Протокол заседания комиссии, 7 октября 1828 г.
По записке комиссии от 28 августа, при коей препровождены были на высочайшее усмотрение ответы стихотворца
Главнокомандующий в С. Петербурге и Кронштадте, исполнив вышеупомянутую собственноручную его величества отметку, требовал от Пушкина: чтоб он, видя такое к себе благоснисхождение его величества, не отговаривался от объяснения истины, и что Пушкин, по довольном молчании и размышлении, спрашивал: позволено ли будет ему написать прямо государю-императору, и, получив на сие удовлетворительный ответ, тут же написал к его величеству письмо, и, запечатав оное, вручил графу Толстому. Комиссия положила, не разрывая письма сего, представить оное его величеству, донося и о том, что графом Толстым комиссии сообщено.
П. В. Нащокин, по записи Бартенева:
Пушкин сказал, что не может отвечать на допрос, но так как государь позволил ему писать к себе, то он просит, чтобы ему дали объясниться с самим царем. Пушкину дали бумаги, он у самого губернатора написал письмо к царю. Вследствие этого письма государь прислал приказ прекратить преследование, ибо он сам знает, кто виновник этих стихов.
V
Что же такого мог написать в письме императору Пушкин, коли тот мгновенно «закрыл дело»? Ведь как ни крути, с какой стороны к поэме ни подходи, если речь в ней действительно идет о тройном «падении» Марии и не более того, то эта поэма — всего лишь недостойная Пушкина хулиганская выходка, кощунственная и бессмысленная, какую и Николаю I, при постоянно демонстрируемой им напоказ приверженности христианским ценностям, без последствий оставить было невозможно. И все-таки тот остановил дело, давши своему решению явно сомнительное, противоречащее его же собственным словам объяснение. Следовательно, было в пушкинском письме нечто такое, что не могло быть предано гласности. Так что же такое это «нечто», если в поэме и без того была «задета честь» Господа и Архангела? Вернее, чья честь была задета в поэме, если для дальнейшего расследования и наказания было мало «задетой чести» Господа и Архангела Гавриила, но зато чьей-то задетой оказалось более чем достаточно, чтобы расследование прекратить? Уж не царской ли фамилии?
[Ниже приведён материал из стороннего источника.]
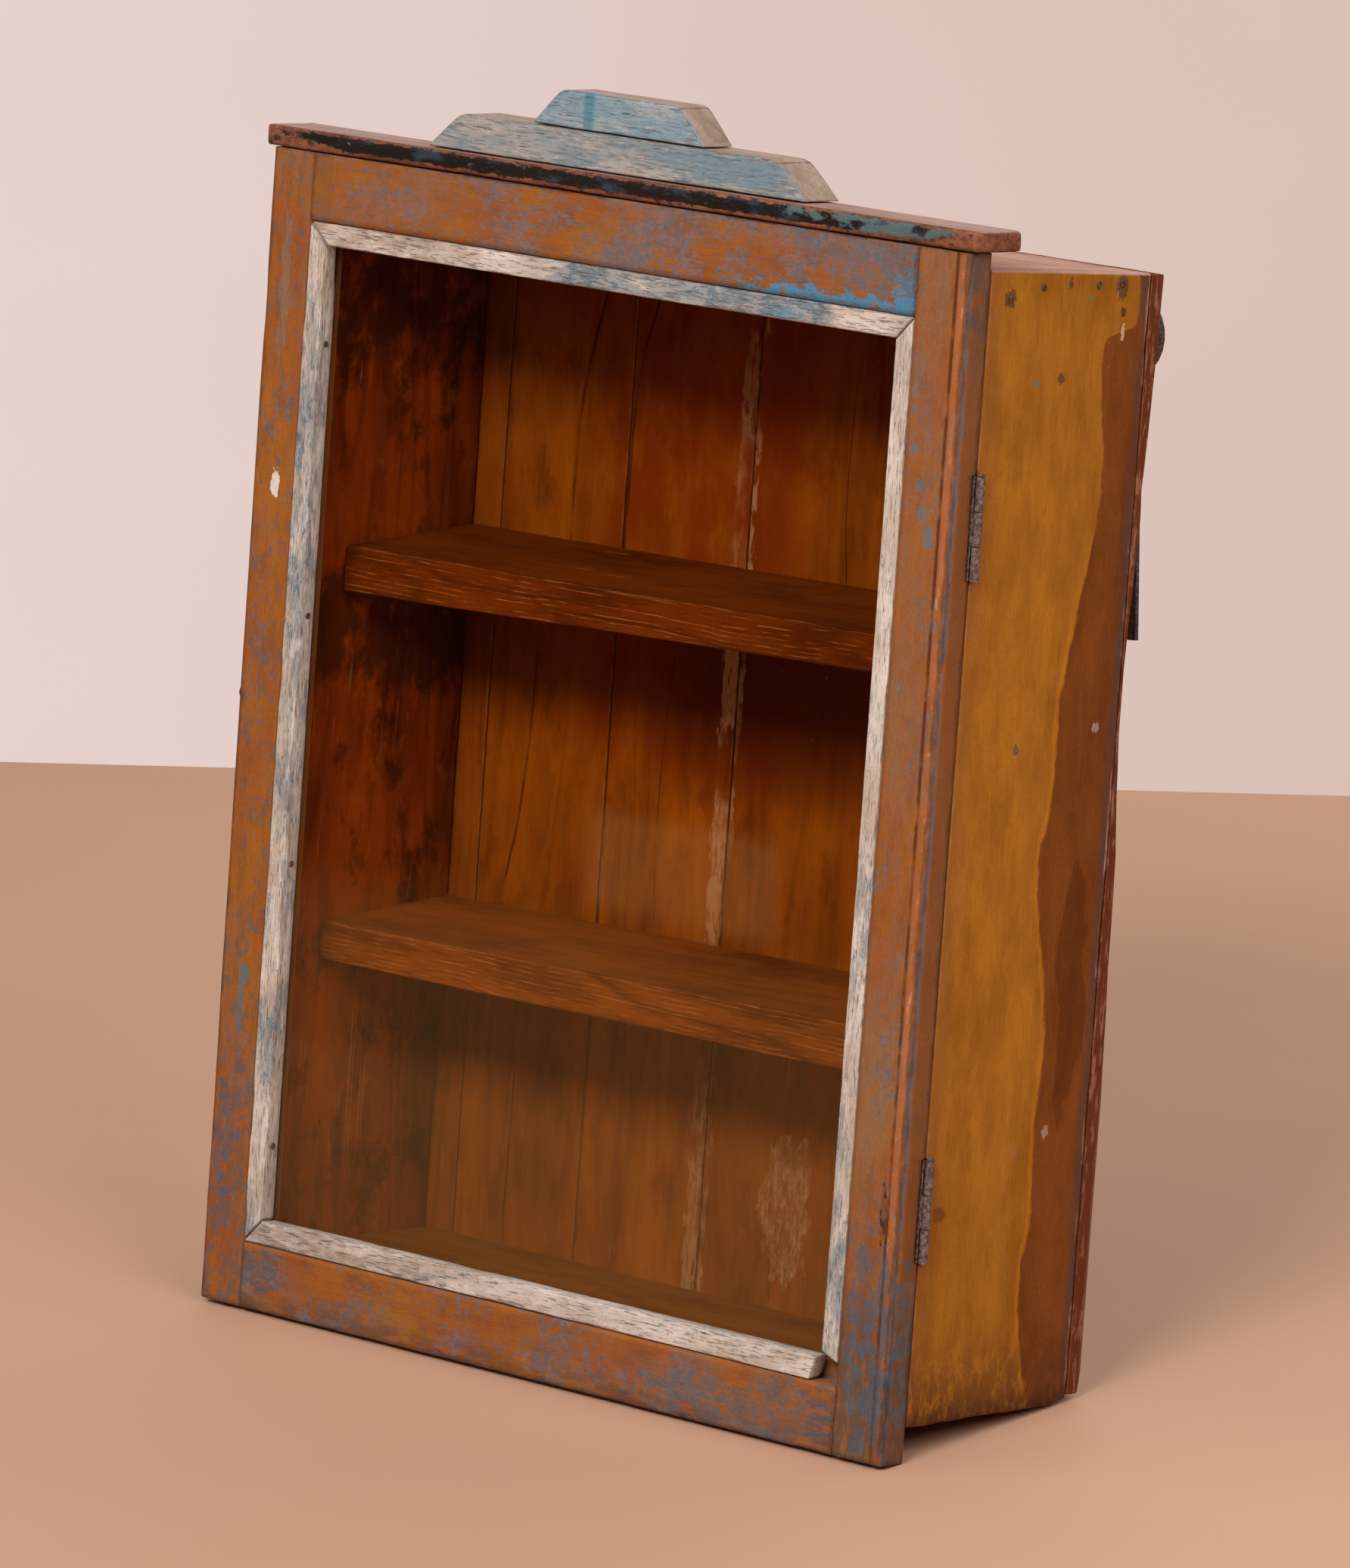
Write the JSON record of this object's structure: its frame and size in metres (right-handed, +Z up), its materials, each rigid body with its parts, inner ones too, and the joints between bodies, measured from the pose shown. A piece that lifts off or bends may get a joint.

Ответ на этот вопрос дал пушкинист Александр Лацис:
«Посылая князю Вяземскому „Гавриилиаду“, Пушкин сопроводил стихи припиской (это и есть оборванная мною часть фразы из процитированного выше пушкинского письма к Вяземскому — В. К.): „…Я стал придворным“. Чем придворным? Подставьте любое слово: хроникером. Летописцем. Наконец, иронически — одописцем.
Потомки утратили ключ к поэме. Ее главная мишень — не религия, а придворные нравы. Архангел Гавриил — всего лишь псевдоним флигель-адъютанта Брозина».
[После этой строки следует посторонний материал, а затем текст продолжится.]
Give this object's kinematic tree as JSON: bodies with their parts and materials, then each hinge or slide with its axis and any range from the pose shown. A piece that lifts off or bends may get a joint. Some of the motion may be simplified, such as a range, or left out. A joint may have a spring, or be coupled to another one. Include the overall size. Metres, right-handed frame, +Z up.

Лацис имел в виду историю, которая к 1822 году еще не была забыта. В 1814 году Брозин сбежал в Париж и увез с собой любовницу Александра I — первую красавицу александровской эпохи Марию Антоновну Нарышкину. И если Лацис прав, то первое, что приходит в голову, — это что Пушкин поэмой рассчитался с самодержцем за свою ссылку: будучи человеком верующим, Пушкин, тем не менее, на протяжении всей жизни, вплоть до смертельной дуэли, был ближе к Ветхому Завету, чем к Новому, ибо «почитал мщение одной из первых христианских добродетелей». Но сказать вслух об измене императора — значит унизить императрицу; под стихотворный удар попала императорская семья. А то, что было дозволено говорить о царях шепотом, не подлежало какому бы то ни было обсуждению вслух — в том числе и членами какой бы то ни
Попытаемся реконструировать пушкинское письмо царю. Оказавшись в этом малоприятном положении, Пушкин, «по довольном молчании и размышлении», продумав свое по сути мистификационное письмо, написал его и запечатал сургучом — вероятнее всего, добавив, что комиссии следовало бы передать письмо, не распечатывая, поскольку оно конфиденциальное, и у него есть основание полагать, что Его Величество будут недовольны, если письмо будет вскрыто. Предупреждение подействовало («Комиссия положила, не разрывая письма сего, представить оное его величеству»), и в результате Николай получил пушкинское признание с объяснением, что поэма была написана не из кощунственных соображений, а из-за обиды на несправедливо строгое, как ему тогда казалось, наказание; потому-то поэт на допросах от своего авторства и отказывается: он не имеет права озвучивать имена «прототипов» действующих лиц. Далее Пушкин должен был высказать уверение, что он раскаивается в грехе молодости, совершенном задолго до его разговора с царем в сентябре 1826 года, когда он обещал не писать ничего против власти или религии, и что он всеми силами стремится уничтожать любые списки поэмы, имеющие быть в обращении (что он впоследствии всячески и демонстрировал).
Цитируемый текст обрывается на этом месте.